Rows from a 3D modeling dataset
++++++

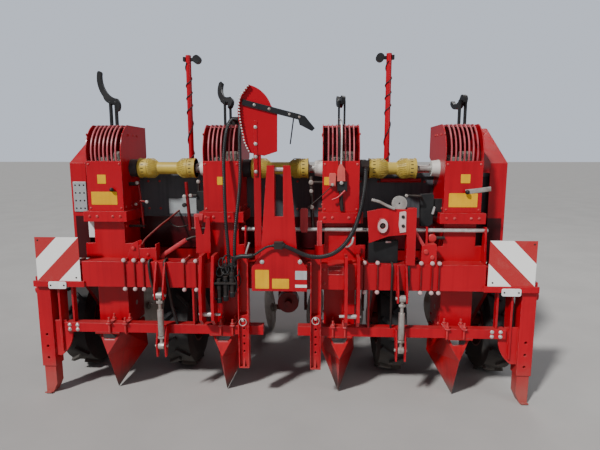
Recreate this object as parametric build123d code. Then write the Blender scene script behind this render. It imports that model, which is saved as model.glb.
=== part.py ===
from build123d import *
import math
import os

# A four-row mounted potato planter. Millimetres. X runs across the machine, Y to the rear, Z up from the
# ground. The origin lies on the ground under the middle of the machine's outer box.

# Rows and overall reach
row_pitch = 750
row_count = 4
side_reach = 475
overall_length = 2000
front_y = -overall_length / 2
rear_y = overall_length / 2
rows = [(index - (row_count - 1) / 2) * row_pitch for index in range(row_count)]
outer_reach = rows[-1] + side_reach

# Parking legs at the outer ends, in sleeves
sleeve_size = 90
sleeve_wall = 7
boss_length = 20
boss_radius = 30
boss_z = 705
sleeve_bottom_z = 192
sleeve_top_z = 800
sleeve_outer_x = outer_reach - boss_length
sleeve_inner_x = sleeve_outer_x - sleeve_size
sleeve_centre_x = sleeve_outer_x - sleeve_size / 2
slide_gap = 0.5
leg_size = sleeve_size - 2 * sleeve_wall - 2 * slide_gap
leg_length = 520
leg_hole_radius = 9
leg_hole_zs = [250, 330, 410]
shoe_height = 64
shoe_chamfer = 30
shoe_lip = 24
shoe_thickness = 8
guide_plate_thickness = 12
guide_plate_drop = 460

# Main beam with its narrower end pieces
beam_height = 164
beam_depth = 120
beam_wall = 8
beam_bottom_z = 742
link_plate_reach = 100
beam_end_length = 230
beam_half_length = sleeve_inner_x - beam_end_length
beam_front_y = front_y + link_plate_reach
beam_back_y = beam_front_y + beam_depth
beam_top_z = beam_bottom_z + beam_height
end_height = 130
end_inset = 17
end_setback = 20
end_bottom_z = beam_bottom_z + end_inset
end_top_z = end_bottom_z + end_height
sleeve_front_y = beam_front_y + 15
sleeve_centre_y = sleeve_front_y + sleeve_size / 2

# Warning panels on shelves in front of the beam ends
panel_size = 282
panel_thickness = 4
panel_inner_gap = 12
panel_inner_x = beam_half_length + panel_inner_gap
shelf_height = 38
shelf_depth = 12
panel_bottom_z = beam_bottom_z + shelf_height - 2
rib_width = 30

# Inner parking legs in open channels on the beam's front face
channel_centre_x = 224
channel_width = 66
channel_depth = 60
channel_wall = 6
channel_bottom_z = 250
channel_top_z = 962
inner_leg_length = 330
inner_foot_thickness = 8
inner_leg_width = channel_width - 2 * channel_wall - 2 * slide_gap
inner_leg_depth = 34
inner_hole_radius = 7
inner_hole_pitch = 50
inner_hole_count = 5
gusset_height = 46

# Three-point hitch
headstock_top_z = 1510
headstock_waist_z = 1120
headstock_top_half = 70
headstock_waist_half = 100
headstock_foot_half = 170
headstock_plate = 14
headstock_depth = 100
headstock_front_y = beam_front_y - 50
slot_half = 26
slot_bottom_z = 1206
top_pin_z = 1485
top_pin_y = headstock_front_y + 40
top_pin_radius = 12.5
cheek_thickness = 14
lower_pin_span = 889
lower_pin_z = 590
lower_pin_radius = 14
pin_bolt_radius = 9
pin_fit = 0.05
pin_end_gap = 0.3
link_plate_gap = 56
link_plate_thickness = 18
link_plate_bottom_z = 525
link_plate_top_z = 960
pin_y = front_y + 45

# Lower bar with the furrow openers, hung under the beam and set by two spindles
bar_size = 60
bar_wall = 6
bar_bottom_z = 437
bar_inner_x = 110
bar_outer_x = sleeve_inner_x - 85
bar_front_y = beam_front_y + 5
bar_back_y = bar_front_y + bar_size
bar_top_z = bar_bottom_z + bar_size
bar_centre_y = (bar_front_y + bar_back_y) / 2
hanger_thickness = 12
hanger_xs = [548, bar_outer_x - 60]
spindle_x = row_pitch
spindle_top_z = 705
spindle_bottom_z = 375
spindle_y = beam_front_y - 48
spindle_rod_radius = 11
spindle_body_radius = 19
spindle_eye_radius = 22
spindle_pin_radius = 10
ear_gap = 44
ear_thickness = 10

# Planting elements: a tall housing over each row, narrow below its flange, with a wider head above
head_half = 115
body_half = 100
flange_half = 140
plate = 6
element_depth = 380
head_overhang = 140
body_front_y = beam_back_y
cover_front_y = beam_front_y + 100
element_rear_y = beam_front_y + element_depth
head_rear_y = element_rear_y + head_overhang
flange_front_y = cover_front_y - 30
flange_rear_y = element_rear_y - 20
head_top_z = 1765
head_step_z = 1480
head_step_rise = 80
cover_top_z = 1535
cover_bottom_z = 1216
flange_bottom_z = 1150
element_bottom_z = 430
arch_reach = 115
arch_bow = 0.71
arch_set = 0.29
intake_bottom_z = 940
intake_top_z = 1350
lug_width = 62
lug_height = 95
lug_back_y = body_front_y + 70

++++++

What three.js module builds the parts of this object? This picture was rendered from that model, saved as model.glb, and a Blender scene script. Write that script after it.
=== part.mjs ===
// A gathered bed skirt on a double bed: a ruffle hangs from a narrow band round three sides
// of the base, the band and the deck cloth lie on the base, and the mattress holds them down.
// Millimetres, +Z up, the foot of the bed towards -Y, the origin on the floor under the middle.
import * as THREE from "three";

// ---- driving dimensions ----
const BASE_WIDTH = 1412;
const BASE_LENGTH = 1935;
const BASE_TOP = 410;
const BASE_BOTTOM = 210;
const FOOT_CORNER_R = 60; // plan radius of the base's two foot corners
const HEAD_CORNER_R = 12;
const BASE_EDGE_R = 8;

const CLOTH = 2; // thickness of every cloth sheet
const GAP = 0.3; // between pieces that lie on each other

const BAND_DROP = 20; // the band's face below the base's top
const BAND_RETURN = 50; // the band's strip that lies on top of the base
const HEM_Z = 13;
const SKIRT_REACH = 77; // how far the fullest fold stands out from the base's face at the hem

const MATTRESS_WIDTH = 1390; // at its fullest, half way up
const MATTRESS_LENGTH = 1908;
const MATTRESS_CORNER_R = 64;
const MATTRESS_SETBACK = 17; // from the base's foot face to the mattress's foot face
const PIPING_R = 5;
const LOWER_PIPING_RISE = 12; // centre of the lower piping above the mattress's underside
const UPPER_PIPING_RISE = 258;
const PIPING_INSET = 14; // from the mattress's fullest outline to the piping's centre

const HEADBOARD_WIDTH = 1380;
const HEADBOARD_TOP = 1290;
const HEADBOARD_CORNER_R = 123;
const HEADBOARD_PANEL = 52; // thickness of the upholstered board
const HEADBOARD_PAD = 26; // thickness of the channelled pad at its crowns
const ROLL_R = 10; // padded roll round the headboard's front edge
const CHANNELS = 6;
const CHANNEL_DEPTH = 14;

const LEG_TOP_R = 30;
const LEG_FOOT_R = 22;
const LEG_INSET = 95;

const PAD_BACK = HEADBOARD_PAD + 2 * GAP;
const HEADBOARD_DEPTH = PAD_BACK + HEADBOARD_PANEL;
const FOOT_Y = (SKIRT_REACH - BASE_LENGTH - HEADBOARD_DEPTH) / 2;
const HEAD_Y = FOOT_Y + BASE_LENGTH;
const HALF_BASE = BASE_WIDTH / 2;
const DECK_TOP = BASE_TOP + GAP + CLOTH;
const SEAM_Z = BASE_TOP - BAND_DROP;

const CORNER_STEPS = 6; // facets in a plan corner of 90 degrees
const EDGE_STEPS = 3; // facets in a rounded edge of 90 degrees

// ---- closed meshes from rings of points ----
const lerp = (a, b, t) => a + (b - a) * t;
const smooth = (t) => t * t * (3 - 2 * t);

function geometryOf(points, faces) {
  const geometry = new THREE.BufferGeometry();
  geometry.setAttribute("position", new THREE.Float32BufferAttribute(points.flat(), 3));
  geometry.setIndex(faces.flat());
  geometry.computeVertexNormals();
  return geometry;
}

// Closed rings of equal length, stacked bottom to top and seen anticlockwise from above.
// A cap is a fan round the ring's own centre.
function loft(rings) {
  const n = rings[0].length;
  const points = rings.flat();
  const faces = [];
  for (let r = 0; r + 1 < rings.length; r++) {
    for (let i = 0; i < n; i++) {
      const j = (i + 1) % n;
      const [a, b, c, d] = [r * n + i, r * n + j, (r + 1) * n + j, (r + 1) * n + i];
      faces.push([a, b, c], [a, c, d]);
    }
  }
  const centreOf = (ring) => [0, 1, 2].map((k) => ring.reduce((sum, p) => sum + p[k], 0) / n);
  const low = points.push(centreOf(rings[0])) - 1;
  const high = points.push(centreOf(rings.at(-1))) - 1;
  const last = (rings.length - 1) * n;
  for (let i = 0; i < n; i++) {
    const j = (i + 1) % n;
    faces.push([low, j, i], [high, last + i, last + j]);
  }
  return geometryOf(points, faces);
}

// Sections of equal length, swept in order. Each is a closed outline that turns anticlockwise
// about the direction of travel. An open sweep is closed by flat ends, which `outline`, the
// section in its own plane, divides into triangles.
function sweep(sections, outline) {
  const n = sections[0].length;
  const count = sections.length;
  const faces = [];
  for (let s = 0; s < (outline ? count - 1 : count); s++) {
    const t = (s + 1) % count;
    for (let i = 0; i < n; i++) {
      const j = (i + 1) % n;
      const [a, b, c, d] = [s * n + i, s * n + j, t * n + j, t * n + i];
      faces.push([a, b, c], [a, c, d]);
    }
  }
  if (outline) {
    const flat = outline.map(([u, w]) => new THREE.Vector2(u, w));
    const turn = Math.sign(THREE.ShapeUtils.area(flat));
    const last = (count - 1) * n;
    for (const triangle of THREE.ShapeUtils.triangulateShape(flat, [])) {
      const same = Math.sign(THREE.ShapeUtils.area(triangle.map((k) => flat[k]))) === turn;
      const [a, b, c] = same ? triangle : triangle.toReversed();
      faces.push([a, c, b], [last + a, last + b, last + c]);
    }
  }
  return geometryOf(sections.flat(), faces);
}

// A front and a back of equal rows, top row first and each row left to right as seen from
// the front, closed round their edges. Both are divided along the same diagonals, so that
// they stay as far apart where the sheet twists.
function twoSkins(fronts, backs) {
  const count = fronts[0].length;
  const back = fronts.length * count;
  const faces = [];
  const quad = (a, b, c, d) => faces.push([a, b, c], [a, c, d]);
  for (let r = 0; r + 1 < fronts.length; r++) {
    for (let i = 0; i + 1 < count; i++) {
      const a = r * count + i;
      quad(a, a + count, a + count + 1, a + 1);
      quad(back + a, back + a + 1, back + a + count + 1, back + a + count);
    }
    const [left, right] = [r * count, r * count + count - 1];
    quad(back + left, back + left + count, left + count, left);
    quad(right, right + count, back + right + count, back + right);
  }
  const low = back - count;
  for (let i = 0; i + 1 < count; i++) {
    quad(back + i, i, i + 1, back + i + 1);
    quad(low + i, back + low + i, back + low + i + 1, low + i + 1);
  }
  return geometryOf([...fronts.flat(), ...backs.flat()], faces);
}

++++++

> [Task directions]
Your task is to retype the entries verbatim, starting with the line that holds "Recreate this object" and stopping after the line that holds "outer_reach = rows[-1] + side_reach".

> [Output]
Recreate this object as parametric build123d code. Then write the Blender scene script behind this render. It imports that model, which is saved as model.glb.
=== part.py ===
from build123d import *
import math
import os

# A four-row mounted potato planter. Millimetres. X runs across the machine, Y to the rear, Z up from the
# ground. The origin lies on the ground under the middle of the machine's outer box.

# Rows and overall reach
row_pitch = 750
row_count = 4
side_reach = 475
overall_length = 2000
front_y = -overall_length / 2
rear_y = overall_length / 2
rows = [(index - (row_count - 1) / 2) * row_pitch for index in range(row_count)]
outer_reach = rows[-1] + side_reach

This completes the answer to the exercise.